Strengths: This paper considers a general setup of regularized linear regression where, unlike prior work, the design, signal and weighting matrix may be anisotropic. Using the notion of misalignment between signal and design, authors were moreover able to give theoretical justification to recent empirical phenomena in Neural Networks. For all these reasons I think that the present submission is relevant to the NeurIPS community.

Weaknesses: * Assumption 2 of codiagonalizability is pretty restrictive in terms of the class of allowed weighting matrices. * Optimal choices of the weighting matrix $\Sigma_w$ depend either on the unknown signal or the population covariance. While authors try to address this point in section 6 claiming that $\Sigma_x$ can be estimated from data, I think this does not entirely solve the problem. First what they propose requires a prior knowledge of the limiting spectral distributions. Second the limiting distribution of the empirical covariance of the design is singular and hence does not satisfy Assumption 1 in the overparameterized regime. It would be interesting to understand to which extent this theory is valid when using covariance estimators as weighting matrices.

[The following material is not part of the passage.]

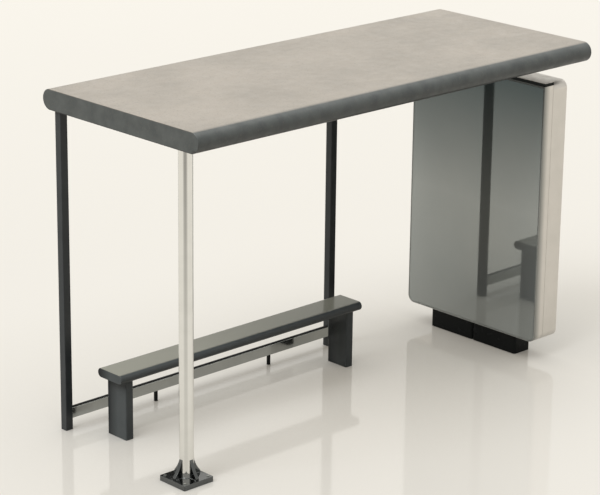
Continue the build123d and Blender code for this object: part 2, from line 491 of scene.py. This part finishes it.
FINISHES: dict[Look, Finish] = {
    Look.MINERAL: Mineral("roof_mineral_clouded", "roof_mineral", (0.475, 0.425, 0.36),
                          (0.40, 0.36, 0.305), (0.34, 0.50), index=1.55),
    Look.LACQUER: Coating("post_lacquer", "dark_lacquer", (0.056, 0.063, 0.066), (0.072, 0.079, 0.081),
                          (0.10, 0.22), index=1.3),
    Look.POLISHED: Polished("post_polished", "polished_steel", (0.785, 0.78, 0.75), (0.745, 0.74, 0.71),
                            (0.04, 0.09), metallic=1.0),
    Look.CASTING: Coating("foot_coating", "dark_casting", (0.068, 0.074, 0.074), (0.056, 0.061, 0.061),
                          (0.06, 0.12), peel=180.0, metallic=1.0, coat=1.0, coat_roughness=0.08),
    Look.RAIL: Coating("rail_satin", "rail_grey", (0.405, 0.415, 0.395), (0.365, 0.375, 0.36), (0.07, 0.14),
                       metallic=1.0),
    Look.RUBBER: Coating("black_rubber_matt", "black_rubber", (0.016, 0.016, 0.016),
                         (0.026, 0.026, 0.025), (0.55, 0.75), peel=500.0),
    Look.BLACK: Coating("black_gloss", "black_steel", (0.008, 0.010, 0.010), (0.012, 0.014, 0.014),
                        (0.16, 0.30), index=1.2, peel_depth=0.00001),
    Look.HEAD: Capped("head_plate_capped", "black_steel", (0.010, 0.011, 0.011), (0.014, 0.015, 0.015),
                      (0.26, 0.38), metallic=1.0),
    Look.GASKET: Graded("gasket_grey", "black_rubber", (0.38, 0.39, 0.37), (0.34, 0.35, 0.33),
                        (0.30, 0.45), peel=500.0),
    Look.BENCH: Composite("bench_polished", "bench_slab", (0.105, 0.118, 0.12), (0.125, 0.138, 0.138),
                          (0.08, 0.18), index=1.25),
    Look.CASE: Lipped("case_satin", "case_metal", (0.635, 0.605, 0.565), (0.595, 0.57, 0.53),
                      (0.28, 0.40), peel=340.0, metallic=1.0),
    Look.GLASS: TintedGlass("smoked_pane", "smoked_glass", (0.455, 0.48, 0.465), (0.42, 0.45, 0.44),
                            (0.02, 0.05), metallic=0.42),
}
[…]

Correctness: The claims and their proofs seem correct to me.

Clarity: Yes.

Relation to Prior Work: Yes.

Reproducibility: Yes

Additional Feedback: Comment: * In my opinion the main concern of the present paper is the adaptive choice of the optimal weighting matrix. I understand that it is not necessarily easy to achieve this task. I think a first step could be just to come up with a decision rule (independent from the signal) choosing the optimal weighting matrix between identity matrix and the covariance $\Sigma_x$. Another option is proving that interpolating between those two matrices may outperform both of them. Typos: * line -1 in the caption of Figure 1: "compared" ----------------------------------------------------------------------- Given the page restriction, I think the reply to my concerns was OK. I decided to keep my initial score which I believe is good for this submission.